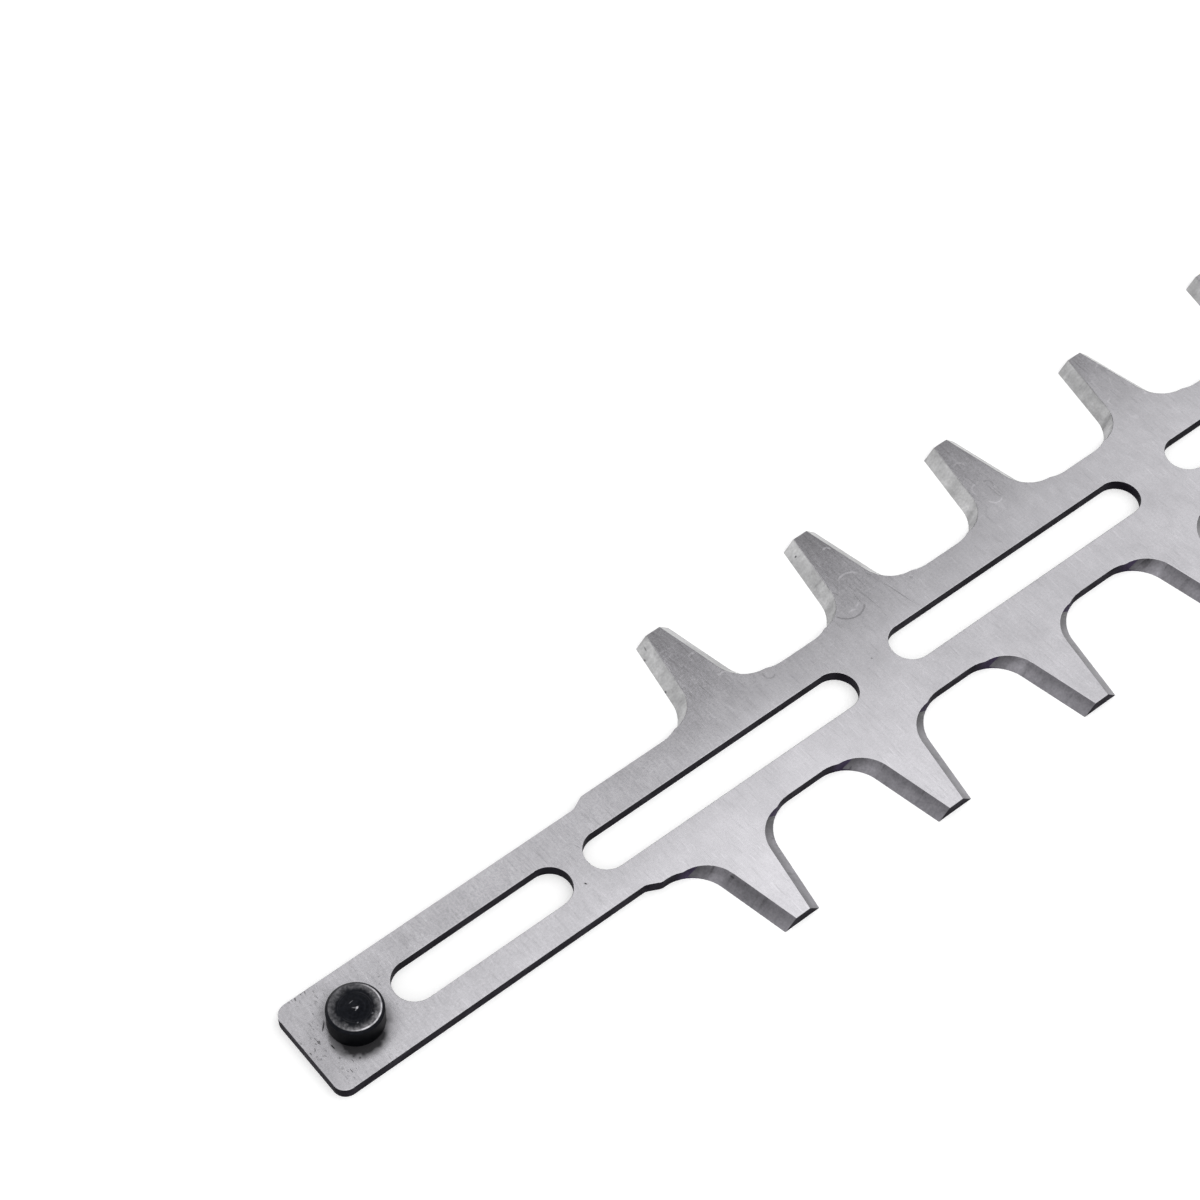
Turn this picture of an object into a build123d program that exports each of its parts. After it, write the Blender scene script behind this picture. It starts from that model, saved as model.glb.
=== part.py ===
from build123d import *
from math import cos, radians, tan
import os

# Flat steel strip that the plate is punched from
plate_thickness = 1.95
shank_width = 16.6
bar_width = 18.8

# Heel, round the drive pin that stands at the origin
heel_reach = 8.7
heel_lean = 0.3
heel_corner_radius = 2.4

# Shoulder where the shank widens into the toothed bar
shoulder_gap = 0.8
shoulder_run = 2.2
shoulder_radius = 2.0

# Slots along the centre line: a short one behind the pin, then the guide slots
slot_width = 7.0
pin_web = 2.55
heel_slot_length = 31.1
slot_web = 3.6
guide_slot_bridge = 8.3
guide_slot_count = 10

# Teeth, in two rows staggered by half a pitch
tooth_pitch = 30.0
first_tooth_offset = 18.7
tip_span = 52.0
tip_width = 6.5
flank_angle = 11.0
root_radius = 6.25

# Bevels ground on both flanks of every tooth, running out at its root
bevel_angle = 45.0
bevel_skew = 5.5
bevel_root_radius = 5.8
bevel_root_land = 0.6
grinding_stock = 0.05

# Nose past the last tooth
nose_margin = 1.0
nose_flat = 2.0

# Drive pin, shouldered and riveted into the heel
pin_diameter = 8.4
pin_height = 3.65
pin_chamfer = 0.4
pin_shoulder = 1.4
dimple_diameter = 1.4
dimple_angle = 120.0
rivet_flare = 0.8
rivet_recess = 0.1
rivet_clearance = 0.02

# How far a cutting tool passes the surface that it leaves
overcut = 1.0

# Heights over the centre line
tip_reach = tip_span / 2
gullet_reach = bar_width / 2
shank_reach = shank_width / 2
bevel_root_reach = gullet_reach + bevel_root_land

# Run of a bevel down the plate's thickness: along the blade, towards the bar, and in plan
flank_slope = tan(radians(flank_angle))
bevel_run = plate_thickness / tan(radians(bevel_angle))
bevel_drop = bevel_run * tan(radians(bevel_skew))
bevel_width = bevel_run - bevel_drop * flank_slope


def root_centre(radius, lowest, inset):
    """Centre of the arc from a tooth's flank into its root, for a tooth that points up.

    The arc's lowest point is at the height lowest, and the arc touches the line that lies
    inset inside the finished cutting edge.
    """
    height = lowest + radius
    flank = tip_width / 2 + (tip_reach - height) * flank_slope - inset
    return flank + radius / cos(radians(flank_angle)), height


# Places along the blade
slot_pitch = 2 * tooth_pitch
heel_slot_start = pin_diameter / 2 + pin_web
guide_slot_start = heel_slot_start + heel_slot_length + slot_web
guide_slot_length = slot_pitch - guide_slot_bridge
near_first_tooth = guide_slot_start + first_tooth_offset
near_tooth_count = 2 * guide_slot_count
far_first_tooth = near_first_tooth + tooth_pitch / 2
far_tooth_count = near_tooth_count - 1
root_half_width = root_centre(root_radius, gullet_reach, -grinding_stock)[0]
shoulder_end = near_first_tooth - root_half_width - shoulder_gap
last_tooth = near_first_tooth + (near_tooth_count - 1) * tooth_pitch
nose_radius = gullet_reach - nose_flat / 2
nose_end = last_tooth + root_half_width + nose_margin + nose_radius

# Radii of the drive pin
pin_radius = pin_diameter / 2
rivet_radius = pin_radius - pin_shoulder
countersink_radius = rivet_radius + rivet_flare
dimple_radius = dimple_diameter / 2
dimple_depth = dimple_radius / tan(radians(dimple_angle / 2))


def strip():
    """Plan of the shank, the bar and the nose, before the teeth and slots."""
    with BuildSketch() as plan:
        with BuildLine():
            FilletPolyline(
                (-heel_reach, 0),
                (-heel_reach, shank_reach),
                (shoulder_end - shoulder_run, shank_reach),
                (shoulder_end, gullet_reach),
                (nose_end, gullet_reach),
                (nose_end, 0),
                radius=[heel_corner_radius, shoulder_radius, shoulder_radius, nose_radius],
            )
            mirror(about=Plane.XZ)
        make_face()
    return plan.sketch


def punched_tooth():
    """Plan of one tooth that points up, with its root arcs, from the centre line to its tip."""
    centre_x, centre_y = root_centre(root_radius, gullet_reach, -grinding_stock)
    tip_x = tip_width / 2 + grinding_stock
    sweep = 90 - flank_angle
    with BuildSketch() as plan:
        with BuildLine():
            left = CenterArc((-centre_x, centre_y), root_radius, -90, sweep)
            right = CenterArc((centre_x, centre_y), root_radius, 180 + flank_angle, sweep)
            Polyline(left @ 1, (-tip_x, tip_reach), (tip_x, tip_reach), right @ 0)
            Polyline(right @ 1, (centre_x, 0), (-centre_x, 0), left @ 0)
        make_face()
    return plan.sketch


def slot(start, length):
    """Plan of one round-ended slot on the centre line."""
    return Pos(start + length / 2, 0) * SlotOverall(length, slot_width)


def row_places(first, count):
    """Distances of a row's teeth from the drive pin."""
    return [first + i * tooth_pitch for i in range(count)]


def bevel_waste():
    """The steel ground off the right flank of a tooth that points up.

    Its inner wall is the bevel: the rim drawn on the top face, carried down the slope.
    """
    centre_x, centre_y = root_centre(bevel_root_radius, bevel_root_reach, bevel_width)
    outside = root_half_width
    above = tip_reach + overcut
    rim_x = tip_width / 2 - bevel_width - overcut * flank_slope
    with BuildSketch() as top:
        with BuildLine():
            root = CenterArc(
                (centre_x, centre_y), bevel_root_radius, 180 + flank_angle, 90 - flank_angle
            )
            Polyline(
                root @ 1,
                (outside, bevel_root_reach),
                (outside, above),
                (rim_x, above),
                root @ 0,
            )
        make_face()
    slope = Vector(bevel_run, -bevel_drop, -plate_thickness)
    passing = overcut / plate_thickness
    start = Vector(0, 0, plate_thickness) - slope * passing
    fall = slope * (1 + 2 * passing)
    return extrude(Pos(start) * top.sketch, amount=fall.length, dir=fall)


def row_waste(first, count, side):
    """The steel ground off every tooth of one row, on the side +1 or -1 of the centre line."""
    right = bevel_waste()
    flanks = [right, mirror(right, about=Plane.YZ)]
    if side < 0:
        flanks = [mirror(flank, about=Plane.XZ) for flank in flanks]
    return [Pos(x, 0) * flank for x in row_places(first, count) for flank in flanks]


def heel_waste():
    """The wedge that the shear's lean takes off the heel's end, more at the flat face."""
    slope = heel_lean / plate_thickness
    with BuildSketch(Plane.XZ) as side:
        with BuildLine():
            Polyline(
                (-heel_reach - overcut, -overcut),
                (-heel_reach + heel_lean + overcut * slope, -overcut),
                (-heel_reach, plate_thickness),
                (-heel_reach - overcut, plate_thickness),
                close=True,
            )
        make_face()
    return extrude(side.sketch, shank_width, both=True)


def rivet_hole():
    """The countersunk hole in the heel, a clearance wider than the rivet in it."""
    wide = countersink_radius + rivet_clearance
    narrow = rivet_radius + rivet_clearance
    with BuildSketch(Plane.XZ) as half:
        with BuildLine():
            Polyline(
                (0, -overcut),
                (wide + overcut, -overcut),
                (narrow, rivet_flare),
                (narrow, plate_thickness + overcut),
                (0, plate_thickness + overcut),
                close=True,
            )
        make_face()
    return revolve(half.sketch, axis=Axis.Z)


def blade():
    """The punched and ground plate, flat sliding face down at zero."""
    tooth = punched_tooth()
    far_row = [Pos(x, 0) * tooth for x in row_places(far_first_tooth, far_tooth_count)]
    near_tooth = mirror(tooth, about=Plane.XZ)
    near_row = [Pos(x, 0) * near_tooth for x in row_places(near_first_tooth, near_tooth_count)]
    slots = [slot(heel_slot_start, heel_slot_length)]
    for i in range(guide_slot_count):
        slots.append(slot(guide_slot_start + i * slot_pitch, guide_slot_length))
    plan = strip() + far_row + near_row - slots
    plate = extrude(plan, plate_thickness)
    plate -= row_waste(far_first_tooth, far_tooth_count, 1)
    plate -= row_waste(near_first_tooth, near_tooth_count, -1)
    return plate - heel_waste() - rivet_hole()


def drive_pin():
    """The turned pin: its journal stands on the plate and its shank is riveted through."""
    top = plate_thickness + pin_height
    with BuildSketch(Plane.XZ) as half:
        with BuildLine():
            Polyline(
                (0, rivet_recess),
                (countersink_radius - rivet_recess, rivet_recess),
                (rivet_radius, rivet_flare),
                (rivet_radius, plate_thickness),
                (pin_radius, plate_thickness),
                (pin_radius, top - pin_chamfer),
                (pin_radius - pin_chamfer, top),
                (dimple_radius, top),
                (0, top - dimple_depth),
                close=True,
            )
        make_face()
    return revolve(half.sketch, axis=Axis.Z)


os.makedirs("parts", exist_ok=True)
export_step(blade(), "parts/blade.step")
export_step(drive_pin(), "parts/drive_pin.step")
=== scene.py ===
"""Looks of a hedge trimmer blade: camera, studio, steel finishes and refined meshes."""

import logging
import math
from collections.abc import Callable, Iterator
from contextlib import contextmanager
from dataclasses import dataclass
from enum import Enum
from functools import cache, reduce

import bmesh
import bpy
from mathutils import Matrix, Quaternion, Vector


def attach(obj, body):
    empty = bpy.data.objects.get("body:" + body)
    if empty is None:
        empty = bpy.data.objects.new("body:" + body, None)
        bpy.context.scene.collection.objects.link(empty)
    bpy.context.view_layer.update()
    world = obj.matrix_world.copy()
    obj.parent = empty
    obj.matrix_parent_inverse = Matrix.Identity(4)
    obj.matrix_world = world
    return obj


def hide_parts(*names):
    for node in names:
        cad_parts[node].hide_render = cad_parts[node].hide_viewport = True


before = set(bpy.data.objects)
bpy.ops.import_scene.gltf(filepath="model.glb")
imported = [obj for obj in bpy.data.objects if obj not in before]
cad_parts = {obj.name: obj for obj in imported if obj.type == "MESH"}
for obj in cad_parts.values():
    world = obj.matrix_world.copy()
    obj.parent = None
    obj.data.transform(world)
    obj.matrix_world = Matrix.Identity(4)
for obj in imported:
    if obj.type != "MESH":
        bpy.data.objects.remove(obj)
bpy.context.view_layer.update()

MM = 0.001
BODY = "root"
CREASE = math.radians(32)
MARK_REACH = 1.2 * MM
RED_SHARE = 0.35
NUMBER_RESULTS = ("LENGTH", "DOT_PRODUCT")

Place = tuple[float, float, float]
Span = tuple[float, float]
Piece = bpy.types.Object
Socket = bpy.types.NodeSocket
Outputs = bpy.types.NodeOutputs
Tree = bpy.types.NodeTree
Feeds = dict[str, object]
Edge = bmesh.types.BMEdge
Face = bmesh.types.BMFace
Element = Edge | Face

log = logging.getLogger("blade")


class Skin(Enum):
    """What was done to a surface of the plate, in the order of the piece's material slots."""

    FACE = 0
    WALL = 1
    BEVEL = 2


@dataclass(frozen=True)
class Viewpoint:
    """The camera: where it stands, how it is turned, and its lens."""

    location: Place = (-0.104502, -0.176238, 0.371444)
    turn_degrees: Place = (36.766565, -0.664507, -39.001637)
    lens_mm: float = 89.7232
    sensor_mm: float = 36.0
    near: float = 0.01
    far: float = 100.0

    def build(self) -> Piece:
        """Adds the camera and makes it the scene's own.

        Returns:
            The camera object.
        """
        turn = [math.radians(angle) for angle in self.turn_degrees]
        bpy.ops.object.camera_add(location=self.location, rotation=turn)
        camera = bpy.context.object
        camera.name = "photograph_view"
        camera.data.lens = self.lens_mm
        camera.data.sensor_width = self.sensor_mm
        camera.data.clip_start = self.near
        camera.data.clip_end = self.far
        bpy.context.scene.camera = camera
        return camera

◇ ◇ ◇

*Set task*. Among the lines of the listing, how many hold the string "that"? Respond with only the number.

*Solution to this problem*. 9